Yep thats exactly what its like in my friendship groups, i wouldnt be surprised if they all think i am completely content and happy, i just hide behind my smiley mask all the time.
 
Dramaqueen--
I can agree with the confussion caused by secrets kept too long.

Asterli--
I am officially jealous of you! :)

ShybutHi--
You've found a fine group to share this with. Most of us have been hiding out behind the happiness or nuetral masks for a long while now. Welcome...

It does make it a little bit easier to contend with all of these masks if you find others who know what it's like.
 
EveWasFramed said:
*shrugs*
My husband is really quiet. I have the utmost repsect for him.
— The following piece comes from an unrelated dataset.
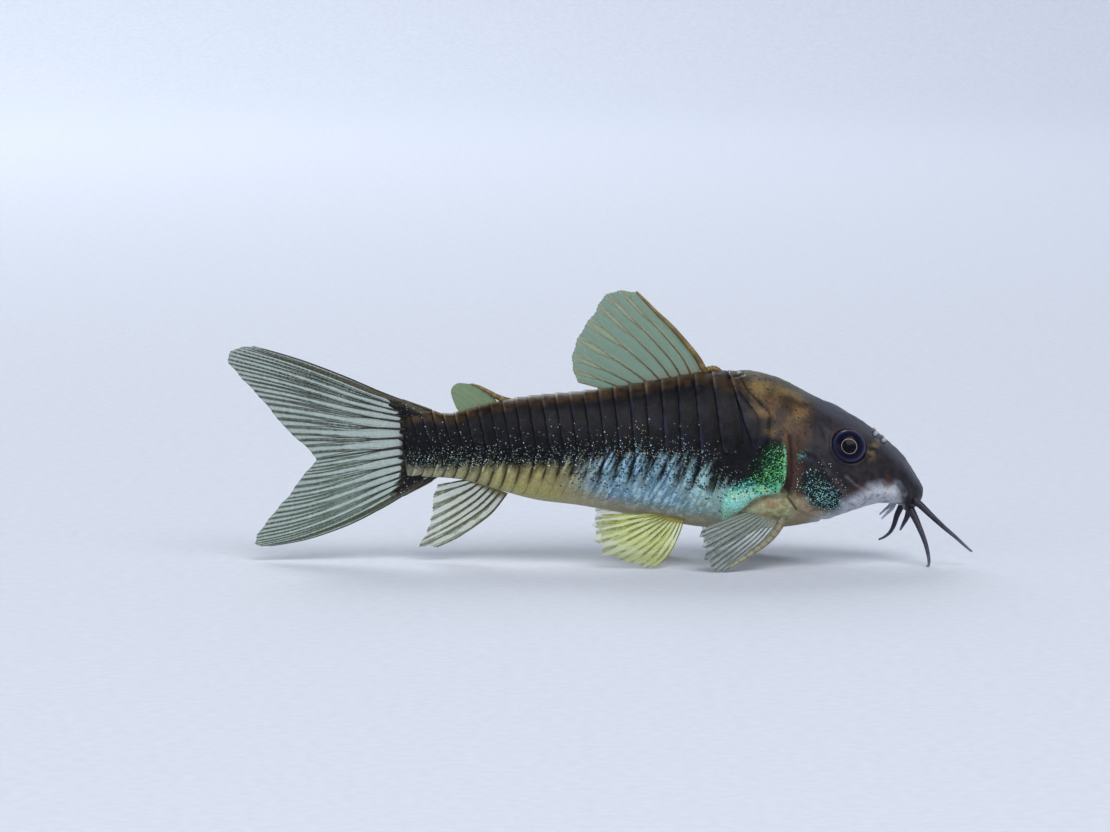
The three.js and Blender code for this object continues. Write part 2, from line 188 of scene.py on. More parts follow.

One too many kicks to the crotch will shut a man up pretty quick, Eve.
 
Nina said:
Jesse-
Do people ever mention they feel there is something behind your behavior? This might tell if they see your disconnection. If they don't then your mask is doing it's job. That's the good and bad news. Folks don't see the pain and judge you for it it. But you get lost from yourself from wearing the mask too long.

Laurens--
Another, "smiler" There seems to a be a lot of us. We use it I think, because it's so darned effective. Almost flawless. Folks see those white teeth and shining eyes and just assume the worlds a cupcake with a cherry on top for us... At least we're starting to, sort each other out, in here...That's good.

JamaisVu--
Your mask is just as painful. I think trying to be normal is the hardest. What is normal anyway? The scientific minds of our time can't even come to terms with it. So we end up trying to blend with those arounds us. Anytime we're not being us it hurts. But we get so use to the masks we actually lose the person behind it....

Wandering S--
Any of the masks can be sexy. You just need to bat you eyes a little more and *wink* here and there. ;) You can be the sexy "mask wearer" today....

Nobody ever mentions it Nina. I feel like they must know, but maybe they don't. I wish I didn't feel this way- I haven't always felt like this.